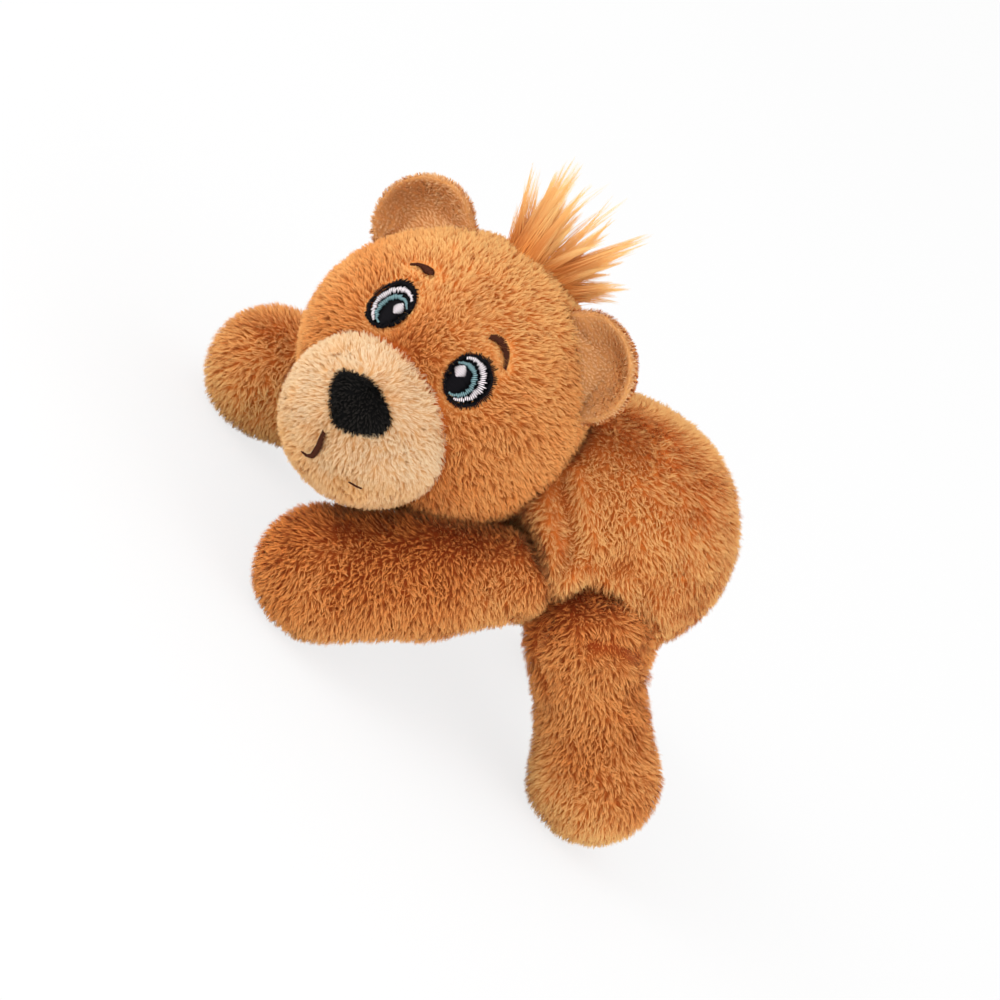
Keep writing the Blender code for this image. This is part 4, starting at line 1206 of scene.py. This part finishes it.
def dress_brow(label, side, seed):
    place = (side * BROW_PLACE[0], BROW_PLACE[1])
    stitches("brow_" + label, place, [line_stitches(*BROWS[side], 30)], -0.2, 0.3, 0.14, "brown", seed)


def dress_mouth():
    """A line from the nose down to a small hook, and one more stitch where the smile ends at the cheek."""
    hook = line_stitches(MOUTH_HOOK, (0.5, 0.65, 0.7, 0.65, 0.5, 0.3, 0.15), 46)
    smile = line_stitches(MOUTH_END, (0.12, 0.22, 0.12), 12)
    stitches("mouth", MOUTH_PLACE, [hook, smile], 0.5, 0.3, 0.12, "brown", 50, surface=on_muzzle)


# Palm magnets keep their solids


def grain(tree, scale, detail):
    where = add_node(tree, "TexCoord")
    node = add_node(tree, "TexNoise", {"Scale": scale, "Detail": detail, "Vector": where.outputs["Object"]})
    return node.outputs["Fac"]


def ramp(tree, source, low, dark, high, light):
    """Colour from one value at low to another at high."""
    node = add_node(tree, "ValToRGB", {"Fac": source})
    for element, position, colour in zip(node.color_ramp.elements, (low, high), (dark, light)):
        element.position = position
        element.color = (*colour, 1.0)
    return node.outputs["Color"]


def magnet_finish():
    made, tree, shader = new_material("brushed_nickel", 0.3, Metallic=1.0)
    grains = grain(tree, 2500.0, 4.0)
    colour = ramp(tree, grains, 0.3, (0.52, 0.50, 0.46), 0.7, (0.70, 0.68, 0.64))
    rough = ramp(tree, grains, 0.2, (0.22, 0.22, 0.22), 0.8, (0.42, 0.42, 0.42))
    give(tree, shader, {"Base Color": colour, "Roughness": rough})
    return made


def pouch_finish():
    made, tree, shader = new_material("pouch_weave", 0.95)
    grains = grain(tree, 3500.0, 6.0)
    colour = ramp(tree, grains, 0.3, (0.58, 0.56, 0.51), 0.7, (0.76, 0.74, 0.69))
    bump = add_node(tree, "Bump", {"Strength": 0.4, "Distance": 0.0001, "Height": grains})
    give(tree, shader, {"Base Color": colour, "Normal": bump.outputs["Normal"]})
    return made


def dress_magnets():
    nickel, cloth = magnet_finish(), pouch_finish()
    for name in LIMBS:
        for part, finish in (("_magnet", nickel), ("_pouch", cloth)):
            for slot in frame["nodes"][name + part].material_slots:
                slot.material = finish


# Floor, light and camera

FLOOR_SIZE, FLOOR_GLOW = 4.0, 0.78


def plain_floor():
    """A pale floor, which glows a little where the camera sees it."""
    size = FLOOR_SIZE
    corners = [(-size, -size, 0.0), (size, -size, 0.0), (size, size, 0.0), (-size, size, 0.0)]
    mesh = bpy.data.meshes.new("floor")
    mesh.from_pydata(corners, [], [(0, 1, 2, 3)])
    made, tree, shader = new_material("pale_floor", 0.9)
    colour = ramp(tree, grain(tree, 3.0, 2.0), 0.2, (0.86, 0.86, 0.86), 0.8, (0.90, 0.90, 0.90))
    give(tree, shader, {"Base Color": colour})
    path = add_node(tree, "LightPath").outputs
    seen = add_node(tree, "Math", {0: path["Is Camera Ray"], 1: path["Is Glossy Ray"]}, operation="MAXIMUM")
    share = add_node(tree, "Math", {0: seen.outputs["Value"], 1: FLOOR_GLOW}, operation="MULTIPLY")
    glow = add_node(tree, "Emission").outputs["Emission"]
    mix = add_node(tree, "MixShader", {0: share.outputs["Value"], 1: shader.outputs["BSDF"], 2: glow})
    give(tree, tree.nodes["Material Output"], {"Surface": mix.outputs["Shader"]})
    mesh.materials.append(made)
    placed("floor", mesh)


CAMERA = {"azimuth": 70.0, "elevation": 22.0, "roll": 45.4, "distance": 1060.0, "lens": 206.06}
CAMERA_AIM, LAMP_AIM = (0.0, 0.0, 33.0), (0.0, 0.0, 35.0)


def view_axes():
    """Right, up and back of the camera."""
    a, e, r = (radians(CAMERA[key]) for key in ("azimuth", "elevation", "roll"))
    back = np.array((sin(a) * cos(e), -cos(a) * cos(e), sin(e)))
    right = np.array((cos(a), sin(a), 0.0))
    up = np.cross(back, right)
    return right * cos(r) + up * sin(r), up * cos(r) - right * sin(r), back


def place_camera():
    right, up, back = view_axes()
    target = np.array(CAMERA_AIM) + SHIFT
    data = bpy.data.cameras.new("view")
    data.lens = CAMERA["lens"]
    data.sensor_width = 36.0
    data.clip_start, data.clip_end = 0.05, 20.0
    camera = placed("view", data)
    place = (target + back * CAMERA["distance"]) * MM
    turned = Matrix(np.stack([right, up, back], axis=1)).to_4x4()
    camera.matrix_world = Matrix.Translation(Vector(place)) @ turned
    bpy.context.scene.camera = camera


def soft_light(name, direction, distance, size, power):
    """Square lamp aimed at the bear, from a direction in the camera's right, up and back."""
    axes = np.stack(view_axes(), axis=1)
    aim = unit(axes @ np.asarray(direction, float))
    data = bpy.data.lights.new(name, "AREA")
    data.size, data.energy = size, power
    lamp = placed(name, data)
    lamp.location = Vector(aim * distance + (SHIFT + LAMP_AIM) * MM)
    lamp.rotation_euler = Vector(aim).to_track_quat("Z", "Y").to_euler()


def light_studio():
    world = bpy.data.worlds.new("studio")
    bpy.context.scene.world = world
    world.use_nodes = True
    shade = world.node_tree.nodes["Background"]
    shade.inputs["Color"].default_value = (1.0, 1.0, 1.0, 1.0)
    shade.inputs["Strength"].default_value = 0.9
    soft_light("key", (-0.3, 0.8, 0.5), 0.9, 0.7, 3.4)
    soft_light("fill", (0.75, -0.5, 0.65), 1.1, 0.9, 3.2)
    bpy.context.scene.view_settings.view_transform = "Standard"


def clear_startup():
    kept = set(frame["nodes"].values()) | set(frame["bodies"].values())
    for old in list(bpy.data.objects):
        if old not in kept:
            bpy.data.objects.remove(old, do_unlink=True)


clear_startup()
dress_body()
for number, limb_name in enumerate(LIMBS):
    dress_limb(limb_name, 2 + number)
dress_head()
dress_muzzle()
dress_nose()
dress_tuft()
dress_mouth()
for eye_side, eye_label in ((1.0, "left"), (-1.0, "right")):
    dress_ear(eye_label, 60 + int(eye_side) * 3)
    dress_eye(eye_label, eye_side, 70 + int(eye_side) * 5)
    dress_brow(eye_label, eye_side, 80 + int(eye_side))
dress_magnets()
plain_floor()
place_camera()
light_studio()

YOUR GOAL: Extract all the material, leaving every line as it is.

ANSWER FOR THE TASK:
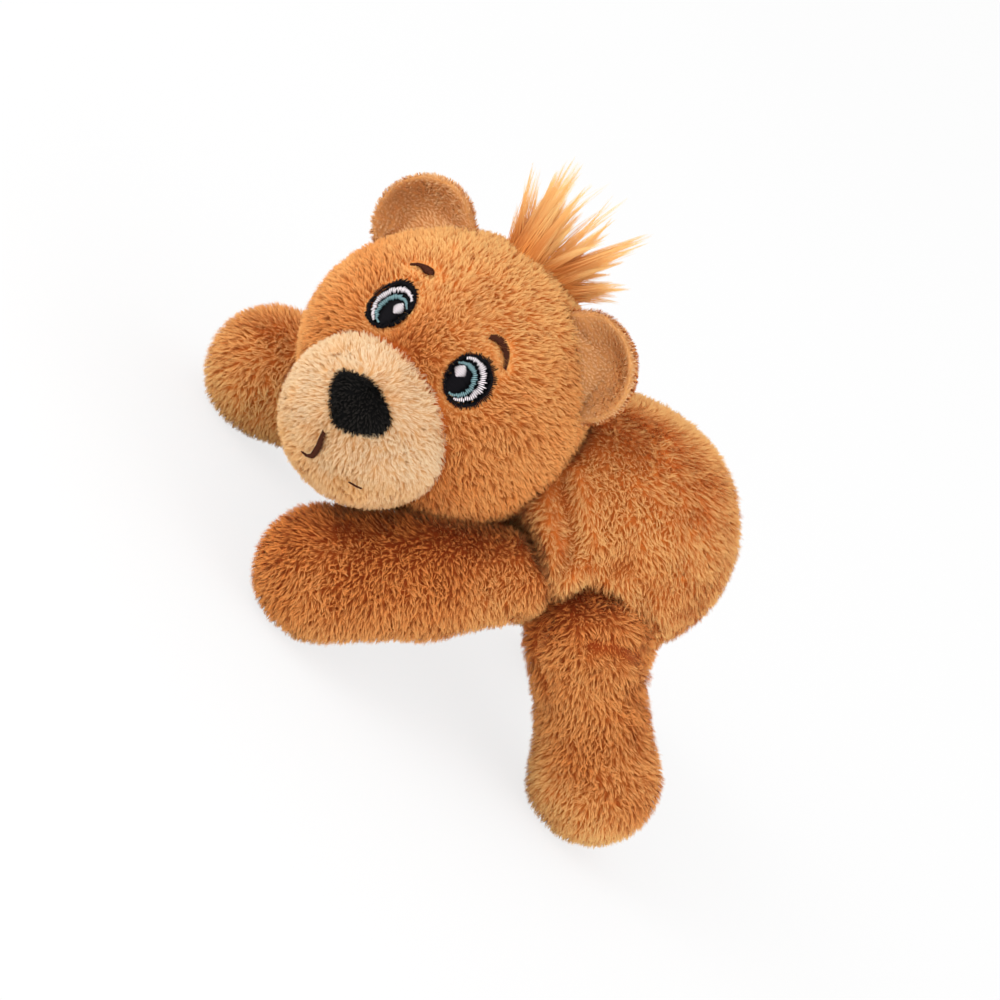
Keep writing the Blender code for this image. This is part 4, starting at line 1206 of scene.py. This part finishes it.
def dress_brow(label, side, seed):
    place = (side * BROW_PLACE[0], BROW_PLACE[1])
    stitches("brow_" + label, place, [line_stitches(*BROWS[side], 30)], -0.2, 0.3, 0.14, "brown", seed)


def dress_mouth():
    """A line from the nose down to a small hook, and one more stitch where the smile ends at the cheek."""
    hook = line_stitches(MOUTH_HOOK, (0.5, 0.65, 0.7, 0.65, 0.5, 0.3, 0.15), 46)
    smile = line_stitches(MOUTH_END, (0.12, 0.22, 0.12), 12)
    stitches("mouth", MOUTH_PLACE, [hook, smile], 0.5, 0.3, 0.12, "brown", 50, surface=on_muzzle)


# Palm magnets keep their solids


def grain(tree, scale, detail):
    where = add_node(tree, "TexCoord")
    node = add_node(tree, "TexNoise", {"Scale": scale, "Detail": detail, "Vector": where.outputs["Object"]})
    return node.outputs["Fac"]


def ramp(tree, source, low, dark, high, light):
    """Colour from one value at low to another at high."""
    node = add_node(tree, "ValToRGB", {"Fac": source})
    for element, position, colour in zip(node.color_ramp.elements, (low, high), (dark, light)):
        element.position = position
        element.color = (*colour, 1.0)
    return node.outputs["Color"]


def magnet_finish():
    made, tree, shader = new_material("brushed_nickel", 0.3, Metallic=1.0)
    grains = grain(tree, 2500.0, 4.0)
    colour = ramp(tree, grains, 0.3, (0.52, 0.50, 0.46), 0.7, (0.70, 0.68, 0.64))
    rough = ramp(tree, grains, 0.2, (0.22, 0.22, 0.22), 0.8, (0.42, 0.42, 0.42))
    give(tree, shader, {"Base Color": colour, "Roughness": rough})
    return made


def pouch_finish():
    made, tree, shader = new_material("pouch_weave", 0.95)
    grains = grain(tree, 3500.0, 6.0)
    colour = ramp(tree, grains, 0.3, (0.58, 0.56, 0.51), 0.7, (0.76, 0.74, 0.69))
    bump = add_node(tree, "Bump", {"Strength": 0.4, "Distance": 0.0001, "Height": grains})
    give(tree, shader, {"Base Color": colour, "Normal": bump.outputs["Normal"]})
    return made


def dress_magnets():
    nickel, cloth = magnet_finish(), pouch_finish()
    for name in LIMBS:
        for part, finish in (("_magnet", nickel), ("_pouch", cloth)):
            for slot in frame["nodes"][name + part].material_slots:
                slot.material = finish


# Floor, light and camera

FLOOR_SIZE, FLOOR_GLOW = 4.0, 0.78


def plain_floor():
    """A pale floor, which glows a little where the camera sees it."""
    size = FLOOR_SIZE
    corners = [(-size, -size, 0.0), (size, -size, 0.0), (size, size, 0.0), (-size, size, 0.0)]
    mesh = bpy.data.meshes.new("floor")
    mesh.from_pydata(corners, [], [(0, 1, 2, 3)])
    made, tree, shader = new_material("pale_floor", 0.9)
    colour = ramp(tree, grain(tree, 3.0, 2.0), 0.2, (0.86, 0.86, 0.86), 0.8, (0.90, 0.90, 0.90))
    give(tree, shader, {"Base Color": colour})
    path = add_node(tree, "LightPath").outputs
    seen = add_node(tree, "Math", {0: path["Is Camera Ray"], 1: path["Is Glossy Ray"]}, operation="MAXIMUM")
    share = add_node(tree, "Math", {0: seen.outputs["Value"], 1: FLOOR_GLOW}, operation="MULTIPLY")
    glow = add_node(tree, "Emission").outputs["Emission"]
    mix = add_node(tree, "MixShader", {0: share.outputs["Value"], 1: shader.outputs["BSDF"], 2: glow})
    give(tree, tree.nodes["Material Output"], {"Surface": mix.outputs["Shader"]})
    mesh.materials.append(made)
    placed("floor", mesh)


CAMERA = {"azimuth": 70.0, "elevation": 22.0, "roll": 45.4, "distance": 1060.0, "lens": 206.06}
CAMERA_AIM, LAMP_AIM = (0.0, 0.0, 33.0), (0.0, 0.0, 35.0)


def view_axes():
    """Right, up and back of the camera."""
    a, e, r = (radians(CAMERA[key]) for key in ("azimuth", "elevation", "roll"))
    back = np.array((sin(a) * cos(e), -cos(a) * cos(e), sin(e)))
    right = np.array((cos(a), sin(a), 0.0))
    up = np.cross(back, right)
    return right * cos(r) + up * sin(r), up * cos(r) - right * sin(r), back


def place_camera():
    right, up, back = view_axes()
    target = np.array(CAMERA_AIM) + SHIFT
    data = bpy.data.cameras.new("view")
    data.lens = CAMERA["lens"]
    data.sensor_width = 36.0
    data.clip_start, data.clip_end = 0.05, 20.0
    camera = placed("view", data)
    place = (target + back * CAMERA["distance"]) * MM
    turned = Matrix(np.stack([right, up, back], axis=1)).to_4x4()
    camera.matrix_world = Matrix.Translation(Vector(place)) @ turned
    bpy.context.scene.camera = camera


def soft_light(name, direction, distance, size, power):
    """Square lamp aimed at the bear, from a direction in the camera's right, up and back."""
    axes = np.stack(view_axes(), axis=1)
    aim = unit(axes @ np.asarray(direction, float))
    data = bpy.data.lights.new(name, "AREA")
    data.size, data.energy = size, power
    lamp = placed(name, data)
    lamp.location = Vector(aim * distance + (SHIFT + LAMP_AIM) * MM)
    lamp.rotation_euler = Vector(aim).to_track_quat("Z", "Y").to_euler()


def light_studio():
    world = bpy.data.worlds.new("studio")
    bpy.context.scene.world = world
    world.use_nodes = True
    shade = world.node_tree.nodes["Background"]
    shade.inputs["Color"].default_value = (1.0, 1.0, 1.0, 1.0)
    shade.inputs["Strength"].default_value = 0.9
    soft_light("key", (-0.3, 0.8, 0.5), 0.9, 0.7, 3.4)
    soft_light("fill", (0.75, -0.5, 0.65), 1.1, 0.9, 3.2)
    bpy.context.scene.view_settings.view_transform = "Standard"


def clear_startup():
    kept = set(frame["nodes"].values()) | set(frame["bodies"].values())
    for old in list(bpy.data.objects):
        if old not in kept:
            bpy.data.objects.remove(old, do_unlink=True)


clear_startup()
dress_body()
for number, limb_name in enumerate(LIMBS):
    dress_limb(limb_name, 2 + number)
dress_head()
dress_muzzle()
dress_nose()
dress_tuft()
dress_mouth()
for eye_side, eye_label in ((1.0, "left"), (-1.0, "right")):
    dress_ear(eye_label, 60 + int(eye_side) * 3)
    dress_eye(eye_label, eye_side, 70 + int(eye_side) * 5)
    dress_brow(eye_label, eye_side, 80 + int(eye_side))
dress_magnets()
plain_floor()
place_camera()
light_studio()